ECONOMIC IMPACT AND ANALYSIS6) If America loses its military power, its control over oil, or the dollar’s status as a reserve currency, then the ‘average’ American, if there even is such a thing, will experience a drastic reduction in standard of living. We complain about our national debt and our military expense. But really, this is how it all works out: We spend a lot of money policing the world. We export debt to pay for it. The debt encourages the world to support our policing activities. We inflate the debt away. And we obtain economic advantage that directly benefits the average American raising his or her economic class by something on the order of 50%. If you travel the world, and then come back to the states,its blatantly obvious the average person can consume vastly more as an American than anyone else on earth: more living space, more heat and air conditioning, more varieties of food, more kinds of entertainment, more information, and more air travel, more car travel, more free time.
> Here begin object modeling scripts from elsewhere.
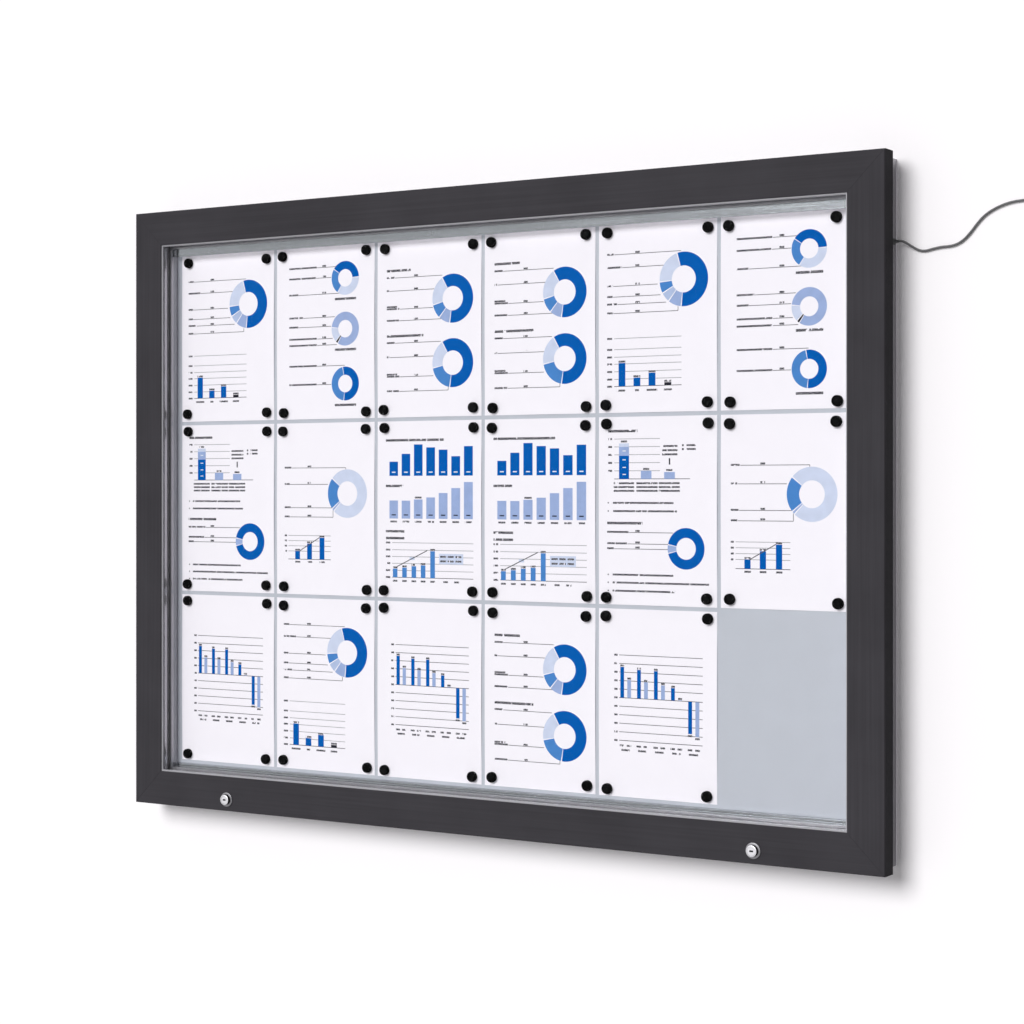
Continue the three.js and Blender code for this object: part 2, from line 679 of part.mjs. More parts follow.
// The coil's middle line: it spirals in and out again, and climbs a layer in each half turn of reversal.
function coilPath() {
  const start = cordRoute.at(-1)[0] + clearance;
  const centreX = start + cordDiameter;
  const climbs = coilLayers - 1;
  const turnsPerLayer = (coilTurns - climbs * climbTurns) / coilLayers;
  const outer = coilMeanRadius + turnsPerLayer * coilPitch / 2;
  const inner = outer - turnsPerLayer * coilPitch;
  const centreZ = cordRoute.at(-1)[2] - outer;
  const layerAndClimb = turnsPerLayer + climbTurns;
  const points = [new THREE.Vector3(start, wallLie, centreZ + outer)];
  const count = Math.round(coilTurns * coilSteps);
  for (let i = 0; i <= count; i += 1) {
    const turn = i / coilSteps;
    const layer = Math.min(Math.floor(turn / layerAndClimb), coilLayers - 1);
    const within = turn - layer * layerAndClimb;
    const inwards = layer % 2 === 0;
    const climbing = Math.max(within - turnsPerLayer, 0);
    const beyond = Math.min(climbing, climbTurns - climbing);
    const wound = Math.min(within, turnsPerLayer) + beyond;
    const radius = inwards ? outer - wound * coilPitch : inner + wound * coilPitch;
    const y = wallLie - (layer + climbing / climbTurns) * coilPitch;
    const angle = Math.PI / 2 - 2 * Math.PI * turn;
    points.push(new THREE.Vector3(centreX + radius * Math.cos(angle), y,
      centreZ + radius * Math.sin(angle)));
  }
  const last = points.at(-1);
  const heading = last.clone().sub(points.at(-2)).setY(0).normalize();
  for (let i = 1; i <= tailSteps; i += 1) {
    const run = i * tailLength / tailSteps;
    const t = THREE.MathUtils.smoothstep(run, tailStraight, tailLength - tailLength / tailSteps);
    const point = last.clone().addScaledVector(heading, run);
    point.y = last.y + t * (-plugRadius - cordLift - last.y);
    points.push(point);
  }
  return points;
}

// A round tube of flat sides along a row of points, closed at both ends.
function sweep(points, radius, sides) {
  const places = [];
  const faces = [];
  const wallNormal = new THREE.Vector3(0, 1, 0);
  points.forEach((point, i) => {
    const before = points[Math.max(i - 1, 0)];
    const after = points[Math.min(i + 1, points.length - 1)];
    const tangent = after.clone().sub(before).normalize();
    const across = tangent.clone().cross(wallNormal).normalize();
    const up = across.clone().cross(tangent);
    for (let k = 0; k < sides; k += 1) {
      const angle = 2 * Math.PI * k / sides;
      const corner = point.clone().addScaledVector(across, radius * Math.cos(angle))
        .addScaledVector(up, radius * Math.sin(angle));
      places.push(corner.x, corner.y, corner.z);
    }
  });
  const lastRing = (points.length - 1) * sides;
  for (let k = 0; k < sides; k += 1) {
    const next = (k + 1) % sides;
    for (let i = 0; i < lastRing; i += sides) {
      faces.push(i + k, i + next, i + sides + next, i + k, i + sides + next, i + sides + k);
    }
    if (k > 1) {
      faces.push(0, k, k - 1);
      faces.push(lastRing, lastRing + k - 1, lastRing + k);
    }
  }
  const geometry = new THREE.BufferGeometry();
  geometry.setAttribute('position', new THREE.Float32BufferAttribute(places, 3));
  geometry.setIndex(faces);
  return geometry;
}

// The least gap between the surfaces of stretches of a cord that lie half a turn or more apart.
function leastGap(points) {
  let least = Infinity;
  const nearest = new THREE.Vector3();
  for (let i = 0; i < points.length; i += 1) {
    for (let j = i + coilSteps / 2; j < points.length - 1; j += 1) {
      new THREE.Line3(points[j], points[j + 1]).closestPointToPoint(points[i], true, nearest);
      least = Math.min(least, nearest.distanceTo(points[i]));
    }
  }
  return least - cordDiameter;
}

function lengthOf(points) {
  return points.slice(1).reduce((sum, point, i) => sum + point.distanceTo(points[i]), 0);
}

function addLead() {
  const wallX = width / 2 - caseInset;
  const cableY = cableSetback - depth;
  add('cable_grommet', turned([
    [0, -caseWall - grommetFlange], [grommetFlangeRadius, -caseWall - grommetFlange],
    [grommetFlangeRadius, -caseWall], [grommetNeckRadius, -caseWall], [grommetNeckRadius, 0],
    [grommetFlangeRadius, 0], [grommetFlangeRadius, grommetFlange],
    [grommetNoseRadius, grommetFlange], [grommetTipRadius, grommetFlange + grommetNose],
    [0, grommetFlange + grommetNose],
  ], roundSides, 'x', wallX, cableY, cableHeight), rubber());
  const curve = new THREE.CatmullRomCurve3(cordRoute.map(([x, y, z]) => new THREE.Vector3(x, y, z)));
  const section = new THREE.Shape(Array.from({ length: cordSides }, (_, k) => new THREE.Vector2(
    Math.cos(2 * Math.PI * k / cordSides) * cordDiameter / 2,
    Math.sin(2 * Math.PI * k / cordSides) * cordDiameter / 2,
  )));
  add('cord_run', new THREE.ExtrudeGeometry(section, {
    steps: cordSteps, extrudePath: curve, bevelEnabled: false,
  }), vinyl());
  const loops = coilPath();
  add('cord_coil', sweep(loops, cordDiameter / 2, coilSides), vinyl());
  console.log(`lead ${(curve.getLength() + lengthOf(loops)).toFixed(0)} mm,`
    + ` least gap in the coil ${leastGap(loops).toFixed(2)} mm`);
  const end = loops.at(-1);
  const plug = turned([
    [0, 0], [plugNeckRadius, 0], [plugRadius, plugBoot], [plugRadius, plugBoot + plugBody],
    [plugBarrelRadius, plugBoot + plugBody], [plugBarrelRadius, plugBoot + plugBody + plugBarrel],
    [plugBoreRadius, plugBoot + plugBody + plugBarrel], [plugBoreRadius, plugBoot + plugBody],
    [0, plugBoot + plugBody],
  ], plugSides, 'y', 0, 0, 0);
  const heading = end.clone().sub(loops.at(-2)).normalize();
  const turn = new THREE.Quaternion().setFromUnitVectors(new THREE.Vector3(0, 1, 0), heading);
  const seat = end.clone().addScaledVector(heading, clearance);
  add('cord_plug', plug.applyQuaternion(turn).translate(seat.x, seat.y, seat.z), rubber());
}

addDoorFrame();
addCornerKeys();
addGlazing();
addCase();
addLightBar();
addHinge();
addLock('lock_left', -1);
addLock('lock_right', 1);
addStrut('gas_strut_left', -1);
addStrut('gas_strut_right', 1);
addLead();
addSheets();

export default board;
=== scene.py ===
"""Pieces, finishes and stage of a lockable, lit notice board for A4 sheets."""

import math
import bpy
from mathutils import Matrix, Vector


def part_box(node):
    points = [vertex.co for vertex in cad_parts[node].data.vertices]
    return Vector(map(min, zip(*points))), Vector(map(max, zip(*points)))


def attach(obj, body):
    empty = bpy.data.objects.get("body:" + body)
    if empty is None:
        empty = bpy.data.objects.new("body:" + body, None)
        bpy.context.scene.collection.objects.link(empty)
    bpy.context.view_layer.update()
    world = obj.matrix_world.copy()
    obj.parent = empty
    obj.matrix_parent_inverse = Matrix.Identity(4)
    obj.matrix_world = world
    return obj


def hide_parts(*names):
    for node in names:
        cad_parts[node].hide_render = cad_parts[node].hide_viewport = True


bl_info = {
    "name": "Lockable Notice Board",
    "version": (1, 0, 0),
    "blender": (4, 5, 0),
    "location": "View3D > Sidebar > Notice Board",
    "description": "Builds the pieces, finishes and stage of a lockable notice board",
    "category": "Add Mesh",
}

import bmesh
import bpy
from bpy.props import FloatProperty, FloatVectorProperty, IntProperty, PointerProperty
from bpy.types import Operator, Panel, PropertyGroup
from mathutils import Vector

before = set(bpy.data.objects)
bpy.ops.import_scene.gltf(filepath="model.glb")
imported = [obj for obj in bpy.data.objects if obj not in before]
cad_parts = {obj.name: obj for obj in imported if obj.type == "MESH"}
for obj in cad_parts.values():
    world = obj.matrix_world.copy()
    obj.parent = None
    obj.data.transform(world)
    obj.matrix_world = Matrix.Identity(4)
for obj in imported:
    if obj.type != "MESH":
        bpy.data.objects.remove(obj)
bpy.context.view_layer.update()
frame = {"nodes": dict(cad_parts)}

MM = 0.001
UPRIGHT = (math.pi / 2, 0, 0)
WHITE = (1.0, 1.0, 1.0)
SIDES = ("top_rail", "bottom_rail", "left_stile", "right_stile")
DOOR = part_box("door_top_rail")
HALF_WIDTH = DOOR[1].x
HALF_HEIGHT = DOOR[1].z
BOARD_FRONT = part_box("magnetic_board")[0].y

# The lead's middle line in metres: from the grommet along the wall, then as far as the coil.
LEAD_ROUTE = (
    (0.722, -0.01, 0.4), (0.727, -0.01, 0.3996), (0.733, -0.0082, 0.3966), (0.741, -0.0048, 0.391),
    (0.75, -0.0027, 0.386), (0.759, -0.0023, 0.3844), (0.771, -0.0023, 0.3864),
    (0.784, -0.0023, 0.3884), (0.797, -0.0023, 0.389), (0.808, -0.0023, 0.3912),
    (0.818, -0.0023, 0.3964), (0.829, -0.0023, 0.4066), (0.84, -0.0023, 0.4196),
    (0.85, -0.0023, 0.4294), (0.861, -0.0023, 0.4365), (0.875, -0.0023, 0.4426),
    (0.89, -0.0023, 0.4466), (0.905, -0.0023, 0.4482), (0.92, -0.0023, 0.4486),
    (0.935, -0.0023, 0.4486), (0.9497, -0.0023, 0.4486),
)
LEAD_GAP = 0.0003
COIL_TURNS = 13.25
COIL_LAYERS = 4
COIL_RADIUS = 0.021
COIL_PITCH = 0.0041
COIL_STEPS = 24
CLIMB_TURNS = 0.5
TAIL_LENGTH = 0.052
TAIL_STRAIGHT = 0.012
TAIL_STEPS = 8
PLUG_HEIGHT = -0.00555
TIE_WIDTH = 0.006
TIE_THICKNESS = 0.0004
STRUT_EYE = 0.007

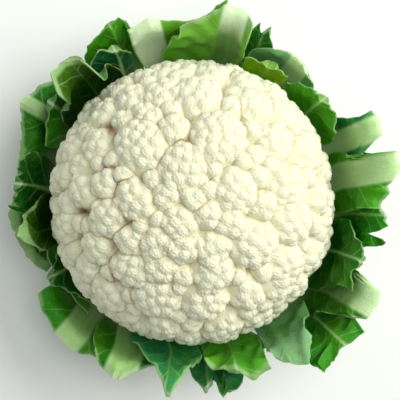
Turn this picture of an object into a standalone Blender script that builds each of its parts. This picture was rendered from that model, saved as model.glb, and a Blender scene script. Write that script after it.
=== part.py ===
"""A trimmed cauliflower: a domed head of florets on a cut stalk, with three whorls of wrapper leaves.

The stalk stands on its cut end at z = 0 and the head's axis is the Z axis. Lengths below are in
millimetres and angles in degrees, counted anticlockwise from +X as seen from above. MM turns a
length into metres when a mesh is made.
"""

import math
from collections import namedtuple

import bmesh
import bpy
import numpy as np

MM = 0.001

# Head: a dome over a flatter underside, on a foot as wide as the stalk
HEAD_RADIUS = 81.0
HEAD_MID_Z = 64.0
HEAD_RISE = 62.0
HEAD_DROP = 27.0
HEAD_FOOT_RADIUS = 26.0
HEAD_GRID = 63
LOWER_DEPTH = 54.0
FOOT_FROM = 0.93
UNDER_FROM = 100.0
UNDER_TO = 125.0
BRANCHES = 11
BRANCH_RELIEF = 0.05
BRANCH_POWER = 6

# Florets: domes that fall away from their middles, down to the bottom of the creases
CREASE_DEPTH = 8.0
FLORET_WIDE = 1.1
FLORET_DROP = 0.42
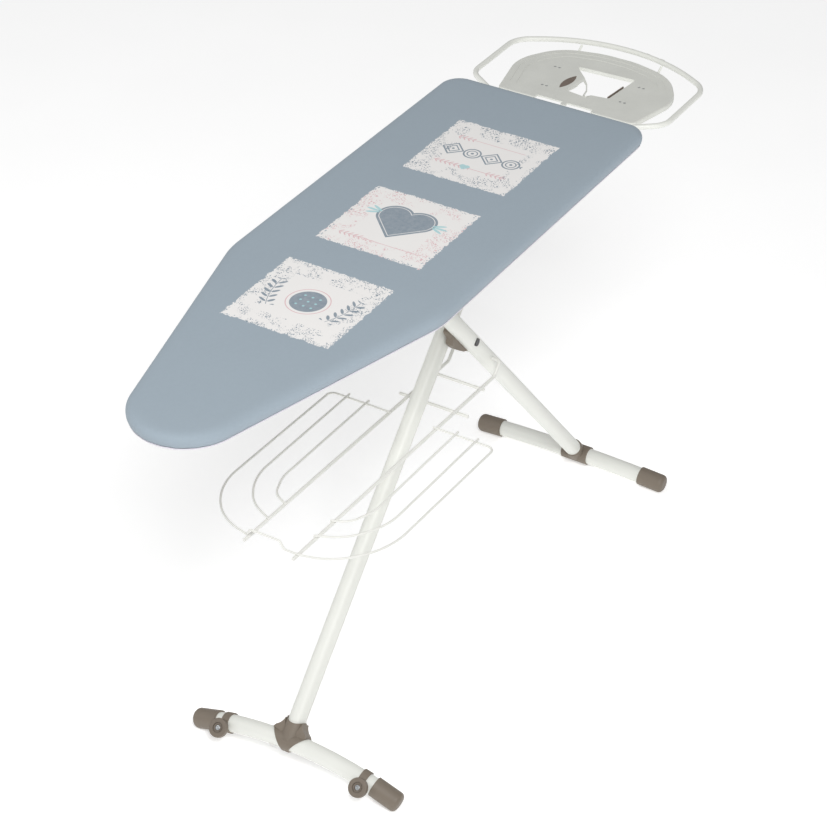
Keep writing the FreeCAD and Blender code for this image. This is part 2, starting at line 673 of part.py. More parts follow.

More everything. So, the pure COST of our military activity is a cheap return. It costs $700B this year, and our entire interest burden is $227B. Over the next three years alone, the American government will inflate 30% of that debt away. We do not directly bill the world for our services, but we DO INDIRECTLY charge them for it, and it is our MOST PROFITABLE export. There is a difference between wasting money and putting it to good use. Our military is not a poor use of funds. BUT the cost of nation building is impossible to bear. If we must bomb a country into submission that’s one thing. In many cases — preventing communism, preventing a nuclear Iran — its the lesser of two evils. But we cannot transform its culture or its economy. We can’t. That cost is infinite. And it’s futile.